Wednesday, March 19, 2014

Equality in "A Doll's House"

Although Henrik Ibsen’s A Doll’s House was written in the Victorian era in Scandinavia, to speak to Scandinavian audiences, its message resonates with audiences across the globe and through time, and has never lost its relevance. What A Doll’s House tells its readers and audience is that, unless one is considered an equal (particularly by a spouse, like with Nora and her husband Torvald), the relationship is, in reality, a sham; equality is necessary for any relationship, or even a single person like Nora, to flourish. It is this endurance of its message to families and women alike that has kept it so popular throughout the years. Ibsen relates this to us through his use of characterisation of Nora and Torvald via their conversations and patterns in speech, but it is related most directly through Nora’s final action.
Through the use of patterns in Torvald’s speech when he is speaking to Nora, Ibsen sets up their relationship as one built on inequality.
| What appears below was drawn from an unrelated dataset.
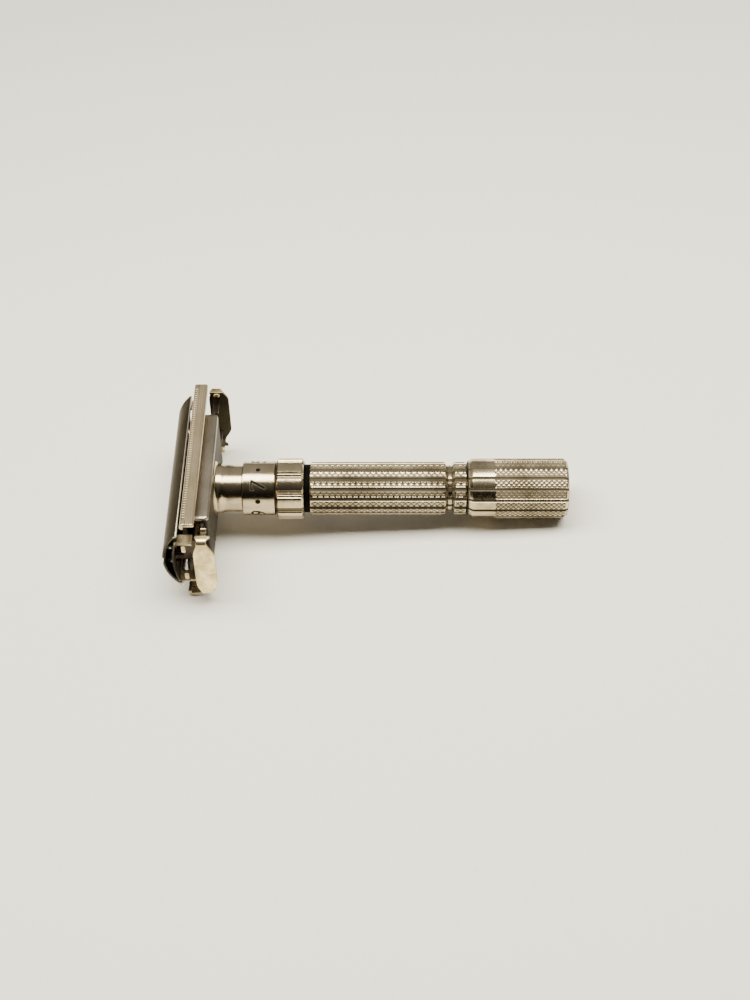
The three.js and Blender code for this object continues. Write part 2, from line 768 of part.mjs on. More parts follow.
add('knob_shell', knobShell(), NICKEL);
add('knob_end_plug', knobEndPlug(), NICKEL);
add('drive_nut', driveNut(), INNER_BRASS);
add('knob_bush', knobBush(), INNER_BRASS);

add('dial_sleeve', dialSleeve(), NICKEL);
add('dial_grip_ring', dialGripRing(), NICKEL);
add('dial_nut', dialNut(), INNER_BRASS);

add('guard_plate', guardPlate(), NICKEL);
add('adjuster_sleeve', adjusterSleeve(), INNER_BRASS);

add('lift_rod', liftRod(), STEEL);
add('crosshead', crosshead(), NICKEL);
add('crosshead_screw', crossheadScrew(), STEEL);

const ENDS = [['far', 1], ['near', -1]];
for (const [end, side] of ENDS) {
  add(`platform_post_${end}`, platformPost(side), INNER_BRASS);
  add(`guard_post_${end}`, guardPost(side), STEEL);
  add(`ear_${end}`, ear(side), WORN_NICKEL);
  add(`stanchion_${end}`, stanchion(side), NICKEL);
  add(`upper_hinge_pin_${end}`, hingePin(side, PIVOT_X), STEEL);
  add(`lower_hinge_pin_${end}`, hingePin(side, -PIVOT_X), STEEL);
}

add('upper_door', door(1), NICKEL);
add('lower_door', door(-1), NICKEL);

// Laid on its side: the head points along -X and the blade's width stands up.
const KNOB_REST = 0.6;
const TILT = Math.atan2(GUARD_HALF_WIDTH - KNOB_RADIUS, GUARD_LIP + 0.35 - KNOB_REST);
razor.rotation.y = TILT - Math.PI / 2;

// The origin is the middle of the base of the razor's box.
const extent = new THREE.Box3().setFromObject(razor, true);
const middle = extent.getCenter(new THREE.Vector3());
razor.position.set(-middle.x, -middle.y, -extent.min.z);

const part = new THREE.Group();
part.add(razor);

export default part;
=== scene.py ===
import json
import math

import bmesh
import bpy
import numpy as np
from mathutils import Matrix, Vector

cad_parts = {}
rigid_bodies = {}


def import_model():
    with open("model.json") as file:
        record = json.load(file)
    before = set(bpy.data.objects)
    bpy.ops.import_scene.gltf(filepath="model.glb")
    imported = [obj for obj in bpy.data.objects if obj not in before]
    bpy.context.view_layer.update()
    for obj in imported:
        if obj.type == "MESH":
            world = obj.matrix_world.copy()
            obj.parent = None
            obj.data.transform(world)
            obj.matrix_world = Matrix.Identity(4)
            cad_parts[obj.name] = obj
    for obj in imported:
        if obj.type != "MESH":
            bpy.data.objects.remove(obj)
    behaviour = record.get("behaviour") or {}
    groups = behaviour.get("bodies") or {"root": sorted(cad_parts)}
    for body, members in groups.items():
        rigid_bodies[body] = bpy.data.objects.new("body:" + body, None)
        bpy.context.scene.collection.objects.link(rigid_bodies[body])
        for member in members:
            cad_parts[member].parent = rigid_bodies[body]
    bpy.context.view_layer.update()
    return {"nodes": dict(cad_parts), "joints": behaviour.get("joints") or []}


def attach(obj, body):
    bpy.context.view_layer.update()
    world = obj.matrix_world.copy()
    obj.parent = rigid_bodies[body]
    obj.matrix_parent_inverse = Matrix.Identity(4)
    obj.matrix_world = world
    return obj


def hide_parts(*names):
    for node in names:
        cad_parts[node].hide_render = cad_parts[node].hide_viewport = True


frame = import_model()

# ------------------------------ the razor's own axes
# Shapes are drawn upright, in millimetres: (side, away, up), where up runs from the knob to
# the head, away is the length of the blade and side its width. to_row() lays them down.

MM = 0.001
JOINTS = {joint["name"]: joint for joint in frame["joints"]}
UP = Vector(JOINTS["door_lift"]["axis"]).normalized()
AWAY = Vector((0, 1, 0))
SIDE = AWAY.cross(UP)
AXES = np.array([SIDE, AWAY, UP])


def node_points(node):
    """The points of a CAD node, in the row frame."""
    mesh = frame["nodes"][node].data
    points = np.empty(3 * len(mesh.vertices), np.float32)
    mesh.vertices.foreach_get("co", points)
    return points.reshape(-1, 3).astype(float)


AXIS_POINT = np.array(JOINTS["knob_turn"]["pos_m"])
KNOB_END = ((node_points("knob_shell") - AXIS_POINT) @ AXES[2]).min()
ORIGIN = AXIS_POINT + KNOB_END * AXES[2]


def to_upright(points):
    return (np.asarray(points, float) - ORIGIN) @ AXES.T / MM


def to_row(points):
    return np.asarray(points, float) @ AXES * MM + ORIGIN


def extent(node):
    """Lowest and highest corner of a CAD node in the upright frame."""
    points = to_upright(node_points(node))
    return points.min(0), points.max(0)


# ------------------------------ outlines

SIDE_SHARE = 0.49  # of a side that the rounding of one corner may take


def rounded(points, radii, steps=4):
    """A closed outline with its corners rounded. Any third number is carried along."""
    points = [np.array(point, float) for point in points]
    if np.isscalar(radii):
        radii = [radii] * len(points)
    result = []
    for i, (corner, radius) in enumerate(zip(points, radii)):
        if radius == 0:
            result.append(corner)
            continue
        back = points[i - 1] - corner
        ahead = points[(i + 1) % len(points)] - corner
        share_back = min(radius / np.linalg.norm(back[:2]), SIDE_SHARE)
        share_ahead = min(radius / np.linalg.norm(ahead[:2]), SIDE_SHARE)
        for t in np.linspace(0, 1, steps + 1):
            result.append(corner + (1 - t) ** 2 * share_back * back + t ** 2 * share_ahead * ahead)
    return np.array(result)


def refined(outline, fine, coarse=1.5):
    """Splits the sides of a closed outline. Sides with relief, the third number, are split finely."""
    result = []
    for i, start in enumerate(outline):
        end = outline[(i + 1) % len(outline)]
        step = fine if start[2] > 0 and end[2] > 0 else coarse
        count = max(1, math.ceil(np.linalg.norm((end - start)[:2]) / step))
        result.extend(start + (end - start) * k / count for k in range(count))
    return np.array(result)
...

His constant use of diminutives and condescending language to his wife, a grown woman who has children, is what gives it away. Torvald only ever uses pet names (“pet” here may be taken quite literally) that make Nora seem small like “[his] sweet little lark” to address his wife, and even when he uses her name he must add “little” before it (Act I, line 117). An instance of his condescension can also be found within the same scene:

HELMER: (Shaking an admonitory finger.) Surely my sweet tooth hasn’t been running riot in town today, has she?
NORA: No. Why do you imagine that?
HELMER: My sweet tooth really didn’t make a little detour through the confectioner’s?
NORA: No, I assure you, Torvald -
HEMER: Hasn’t nibbled some pastry?
NORA: No, not at all.
HELMER: Not even munched a macaroon or two?
NORA: No, Torvald, I assure you, really -
HELMER: There, there now. Of course I’m only joking.

(Act I, lines 123-133)

Although this could be taken to simply be a joke at first, that he says “Of course I’m only joking” suddenly crushes any hope of it being an innocent joke and pulls the exchange back toward obvious condescension. On top of that, too, he tends to cut his wife off instead of letting her finish her sentences, yet again showing how unequal their relationship is. This pattern can be found throughout the play, as Torvald continues to treat his wife as a child even in front of Doctor Rank while she is dancing. (Even setting aside the fact that Nora has kept her forgery a secret from Torvald, their relationship is unhealthy.) Actions speak louder than words however, and Ibsen corrects this appalling gap between them through Nora’s decision at the end of the play.
Until the last scene, Ibsen has been making it abundantly clear to the audience how unequal things are between Nora and her husband. He makes up for it however, with one simple stage direction: “(From below, the sound of a door slamming shut.)”. When Nora decides to leave it is because she has realized what has been so wrong with their marriage, ever since the beginning: Torvald thinks of her as “[his] little lark, [his] little doll,” and that she has been living a lie (Act III, line 748). Ibsen pulls the rug out from under us and it becomes Nora who cuts off Torvald, Nora who has the last say, and Nora who tells Torvald what to do. It is also important to note that Nora says to Torvald, “Don’t feel yourself bound, any more than i will,” as it puts them on a level playing field where it is typically thought that a wife would be utterly grief-stricken should her marriage disolve; for Nora, this is not the case and she makes it known (Act III, line 778-779). In this moment, in the termination of their relationship, Torvald respects Nora’s authority and autonomy and, perhaps unwittingly, treats her as an equal. Although it is Helmer who has the last line in the show, it is the sound of Nora slamming the door on her way out that is what the audience is left with, and that is no mistake.